Debby Shepherd still remembers riding to church in that green Dodge Charger.  

It was 1972, the night of the famous 17-16 Iron Bowl. 

She was an Alabama fan, and Hal Shepherd was an Auburn fan. 

“I can vividly remember still sitting there, not with him, and then at the last minute [Auburn] blocked two punts and beat us,” Debby said. “Auburn rarely beat Alabama at that point of time. Right? Wouldn’t you say that is true?” 

Hal shook his head. “I wouldn’t say that.” 

He was at that game, too. He called her afterward, but he didn’t mention Auburn’s victory. He just asked if he could take her to church the next morning. Debby said she thought that was very nice of him to not rub it in, so she agreed. 

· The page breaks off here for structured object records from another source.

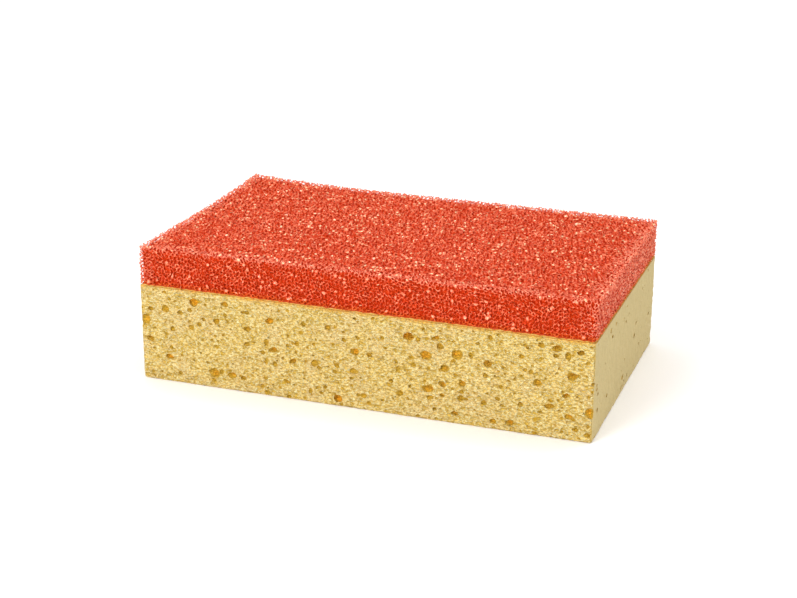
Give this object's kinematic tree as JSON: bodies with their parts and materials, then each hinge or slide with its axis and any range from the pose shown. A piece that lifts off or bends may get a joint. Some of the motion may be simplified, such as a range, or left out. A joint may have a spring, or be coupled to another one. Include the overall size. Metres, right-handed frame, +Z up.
{
  "type": "cellulose sponge",
  "caption": "Rectangular block of porous cellulose sponge with a pad of coarse open-cell foam glued over its whole top, for washing and scouring.",
  "frame": {"origin": "middle of the underside, on the surface the sponge lies on", "axes": "+X along the length, to the right in the picture; +Y across the width, away from the viewer; +Z up, from the cellulose to the scouring pad"},
  "size_m": [0.15, 0.09, 0.0466],
  "materials": {
    "cellulose": "matt, porous, straw yellow",
    "glue": "cured glue, orange",
    "foam": "open strands with a wet gleam, coral red"
  },
  "bodies": {
    "root": {"cellulose_block": "cellulose", "glue_film": "glue", "scouring_pad": "foam"}
  },
  "joints": []
}
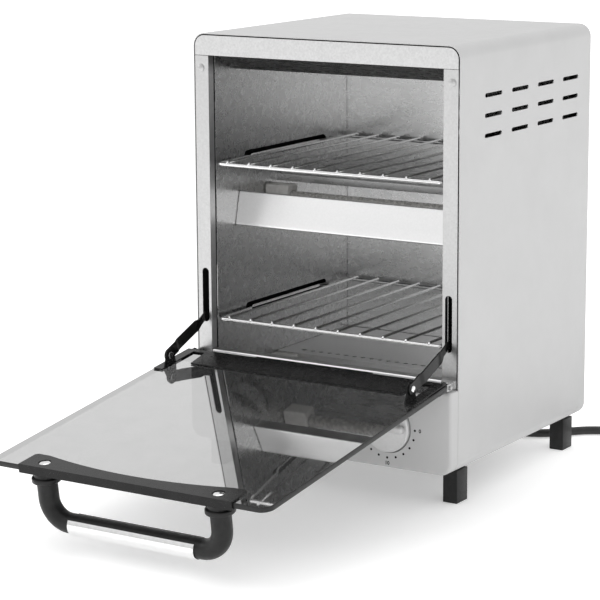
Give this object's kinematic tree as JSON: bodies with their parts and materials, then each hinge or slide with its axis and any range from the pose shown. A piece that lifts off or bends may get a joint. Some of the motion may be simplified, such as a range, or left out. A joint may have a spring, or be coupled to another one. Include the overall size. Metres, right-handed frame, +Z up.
{
  "type": "toaster oven",
  "caption": "Tall toaster oven with two tiers, wire racks, a drop-down mirrored glass door on link arms, a looped door handle and two front dials.",
  "frame": {"origin": "centre of the footprint of the oven with its door open, on the plane that the feet stand on", "axes": "+Z up, +Y from the door towards the back, +X to the right seen from the front"},
  "size_m": [0.3745, 0.5375, 0.345],
  "materials": {
    "white_paint": "fine satin powder coat",
    "galvanised": "satin aluminised sheet with a faint spangle",
    "steel": "plain",
    "chrome": "polished",
    "ceramic": "matt",
    "quartz": "milky",
    "knob": "silvery satin",
    "mirror_glass": "half-mirror coating on flat glass",
    "black_paint": "glossy",
    "black_plastic": "moulded, satin",
    "rubber": "matt"
  },
  "bodies": {
    "body": {"casing": "white_paint", "base_plate": "galvanised", "back_panel": "galvanised", "foot_front_left": "black_plastic", "foot_front_right": "black_plastic", "foot_back_left": "black_plastic", "foot_back_right": "black_plastic", "front_strip_left": "galvanised", "front_strip_right": "galvanised", "strip_rivet_left": "steel", "strip_rivet_right": "steel", "top_strip": "galvanised", "front_threshold": "galvanised", "control_panel": "white_paint", "control_bracket": "galvanised", "cavity_wall_left": "galvanised", "cavity_wall_right": "galvanised", "cavity_back": "galvanised", "cavity_ceiling": "galvanised", "cavity_floor": "galvanised", "top_guard": "galvanised", "middle_guard": "galvanised", "upper_floor_plate": "galvanised", "lower_floor_plate": "galvanised", "upper_rack": "chrome", "lower_rack": "chrome", "heater_top": "quartz", "heater_middle": "quartz", "heater_bottom": "quartz", "heater_holder_top_left": "ceramic", "heater_holder_top_right": "ceramic", "heater_holder_middle_left": "ceramic", "heater_holder_middle_right": "ceramic", "heater_holder_bottom_left": "ceramic", "heater_holder_bottom_right": "ceramic", "timer_unit": "ceramic", "selector_unit": "ceramic", "hinge_pin_left": "steel", "hinge_pin_right": "steel", "cord_gland": "rubber", "cord": "rubber", "cord_coil": "rubber", "plug": "rubber", "plug_blade_left": "steel", "plug_blade_right": "steel"},
    "door": {"door_glass": "mirror_glass", "hinge_frame": "black_paint", "handle_bracket": "black_paint", "handle_tube": "black_plastic", "handle_sleeve": "chrome", "handle_screw_left": "chrome", "handle_screw_right": "chrome", "link_rivet_left": "chrome", "link_rivet_right": "chrome"},
    "link_left": {"link_arm_left": "black_paint"},
    "link_right": {"link_arm_right": "black_paint"},
    "timer": {"timer_knob": "knob", "timer_shaft": "steel"},
    "selector": {"selector_knob": "knob", "selector_shaft": "steel"}
  },
  "joints": [
    {"name": "door_hinge", "type": "hinge", "parent": "body", "child": "door", "pos_m": [0, 0.00378, 0.0935], "axis": [-1, 0, 0], "range_deg": [0, 97.6]},
    {"name": "link_left_pivot", "type": "hinge", "parent": "door", "child": "link_left", "pos_m": [-0.1083, -0.04167, 0.10132], "axis": [1, 0, 0], "range_deg": [0, 78.2]},
    {"name": "link_right_pivot", "type": "hinge", "parent": "door", "child": "link_right", "pos_m": [0.1083, -0.04167, 0.10132], "axis": [1, 0, 0], "range_deg": [0, 78.2]},
    {"name": "timer_turn", "type": "hinge", "parent": "body", "child": "timer", "pos_m": [0.0631, -0.00022, 0.058], "axis": [0, 1, 0], "range_deg": [0, 270]},
    {"name": "selector_turn", "type": "hinge", "parent": "body", "child": "selector", "pos_m": [-0.0631, -0.00022, 0.058], "axis": [0, 1, 0], "range_deg": [0, 298]}
  ],
  "couplings": [
    {"joint": "link_left_pivot", "follows": "door_hinge", "ratio": 0.8},
    {"joint": "link_right_pivot", "follows": "door_hinge", "ratio": 0.8}
  ]
}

“The next morning when he picked me up, his car was totally decorated — painted all over orange and blue, ‘Auburn beat Bama! 17-16!’” Debby said. “I thought I’d die when I walked out of my house, and that is so him. He’s so subtle.” 

Flash forward to now, and Hal and Debby have been married for 40 years. They have three children — one Auburn fan and two Alabama fans — and they find a way to make football season work in their household. 

Hal refuses to cheer for Alabama, even when they aren’t playing Auburn, and Debby feels the same way about Auburn. For that reason, they don’t watch or go to the games together. 

Hal wakes up on Saturday morning and dresses head-to-toe in Auburn fan gear, not forgetting his lucky socks and boxers. From there, he usually leaves to watch the game with his brother or friends who are also Auburn fans. 

If they are together in the house, Hal said they have to watch on different TVs. He will go up to his office so he can watch the game without Debby’s Alabama friends around. 

“Of course, I’m cheering for whoever it is that Alabama is playing,” Hal said. “I don’t care who it is.” 

It wasn’t always like that, though. The first nine years of their marriage, when the Auburn-Alabama game was still played at Legion Field, Hal and Debby went to the games together. Those nine years, Alabama consecutively beat Auburn. 

“As long as Auburn is in ‘their place’ as the second-rate cow college, then the world is all good, but if Auburn is equal to or better than Alabama, the world is not good,” Hal said. 

At those games the couple would sit together and try to be polite to one another, but one of them was always stuck in the opposing team’s fan section. It wasn’t even fun, Debby said, because they couldn’t cheer or be excited out of consideration for each other. 

 “We would go out there, pretend that we were nice and sit together,” Hal said, giving Debby the eye. “Then after she bit me….” 

“I didn’t bite you,” Debby said. “I hit you with the umbrella.” 

That was the last game they went to together. From then on, they would split up early in the day and enjoy it without upsetting the other. To this day, it’s just the best way. 

“We have mellowed in our age a little bit, but see every time there is a little spurt of hope — like when you have the seasons where [Auburn] wins in the last three seconds — it gets bad all over again,” Debby said.